- League: Netball Superleague
- Teams: 9
- TV partner: Sky Sports
- Champions: Hertfordshire Mavericks
- Runners-up: Surrey Storm
- Season MVP: Stacey Francis (Team Bath)

Seasons
- ← 2009–102012 →

= 2011 Netball Superleague season =

Netball Superleague season

The 2011 Netball Superleague season (known for sponsorship reasons as the FIAT Netball Superleague) was the sixth season of the Netball Superleague. The league was won by Hertfordshire Mavericks. In the grand final Hertfordshire Mavericks defeated Surrey Storm. For the first time, the season was completed in a single calendar year, starting on 22 January and concluding on 9 June with the grand final. Fiat Group Automobiles became the Netball Superleague's new sponsor.

== Teams ==

| 2011 Superleague teams | Home venue/base | Country/Region |
|---|---|---|
| Celtic Dragons | Sport Wales National Centre | Wales |
| Glasgow Wildcats | Kelvin Hall/Bellahouston Sports Centre | Scotland |
| Hertfordshire Mavericks | University of Hertfordshire | East of England |
| Leeds Carnegie | Leeds Metropolitan University | Yorkshire |
| Loughborough Lightning | Loughborough University | East Midlands |
| Northern Thunder | Oldham/Bury, Greater Manchester | North West England |
| Team Bath | University of Bath | South West England/West of England |
| Team Northumbria | West Gate Centre for Sport, Newcastle | North East England |
| Surrey Storm | University of Surrey | Greater London/South East England |

==Regular season==
Hertfordshire Mavericks finished top of the table during the regular season after winning 14 games, losing just one game all season.
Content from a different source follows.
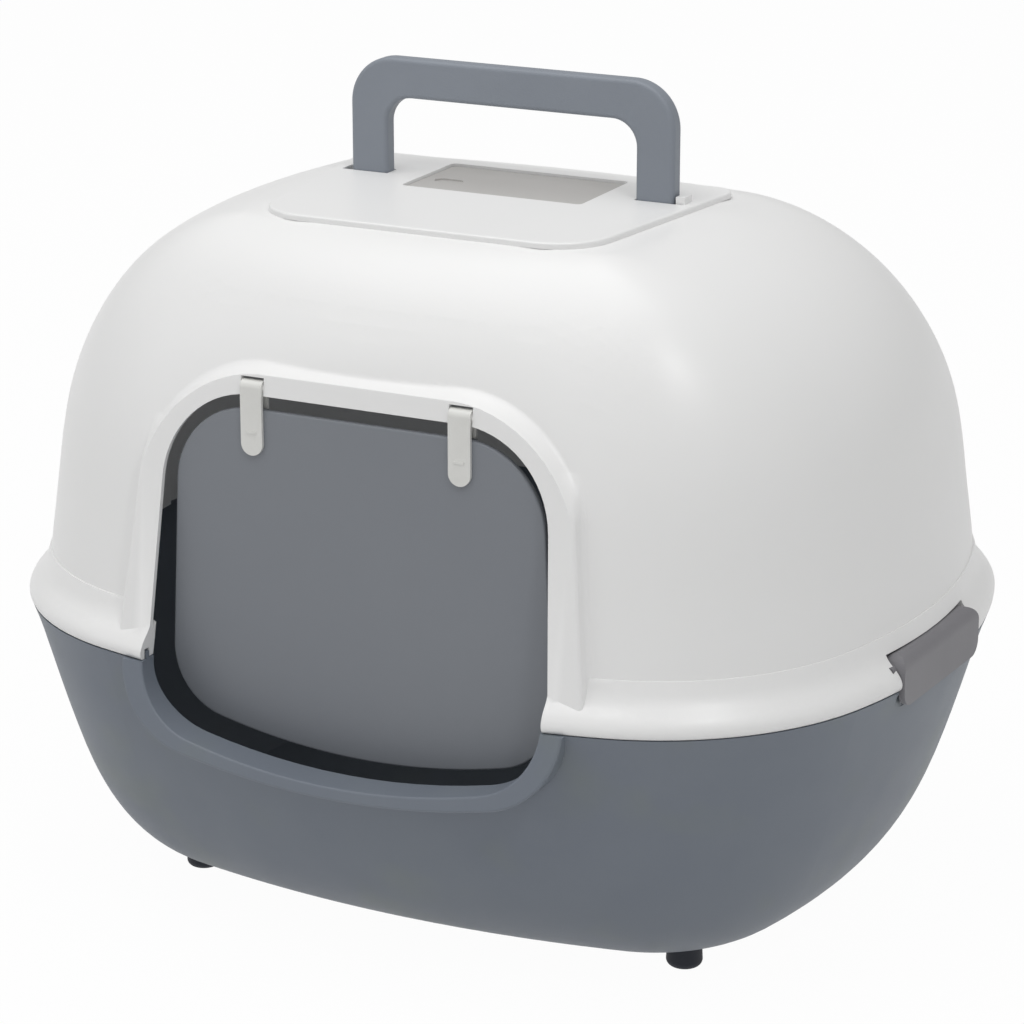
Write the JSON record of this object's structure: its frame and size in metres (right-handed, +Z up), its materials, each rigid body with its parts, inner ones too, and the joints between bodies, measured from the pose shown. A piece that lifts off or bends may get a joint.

Mavericks confirmed their place at the top of the table after a win and a draw during the final weekend of the regular season. On Saturday, 14 May they defeated Celtic Dragons 49–41 away and Sunday, 15 May they drew 48–48 draw with Surrey Storm at home.

===Final table===

2011 Netball Superleague season
| Pos | Team | Pld | W | D | L | GF | GA | PP | Pts | Qualification |
| 1 | Hertfordshire Mavericks | 16 | 14 | 1 | 1 | 815 | 600 | 135.8 | 29 | Qualified for major semi-final |
| 2 | Northern Thunder | 16 | 14 | 0 | 2 | 871 | 656 | 132.8 | 26 |
| 3 | Team Bath | 16 | 11 | 0 | 5 | 829 | 622 | 133.3 | 22 | Qualified for minor semi-final |
| 4 | Surrey Storm | 16 | 10 | 1 | 5 | 874 | 726 | 120.4 | 21 |
| 5 | Loughborough Lightning | 16 | 8 | 0 | 8 | 820 | 779 | 105.3 | 16 |  |
| 6 | Celtic Dragons | 16 | 6 | 0 | 10 | 755 | 776 | 97.3 | 12 |
| 7 | Leeds Carnegie | 16 | 4 | 0 | 12 | 715 | 884 | 80.9 | 8 |
| 8 | Team Northumbria | 16 | 4 | 0 | 12 | 578 | 778 | 74.3 | 8 |
| 9 | Glasgow Wildcats | 16 | 0 | 0 | 16 | 503 | 905 | 55.6 | 0 |

==Playoffs==
The play-offs utilised the Page–McIntyre system to determine the two grand finalists. This saw the top two from the regular season, Hertfordshire Mavericks and Northern Thunder, play each other, with the winner going straight through to the grand final. The loser gets a second chance to reach the grand final via the minor final. The third and fourth placed teams, Team Bath and Surrey Storm also play each other, and the winner advances to the minor final. The winner of the minor final qualifies for the grand final.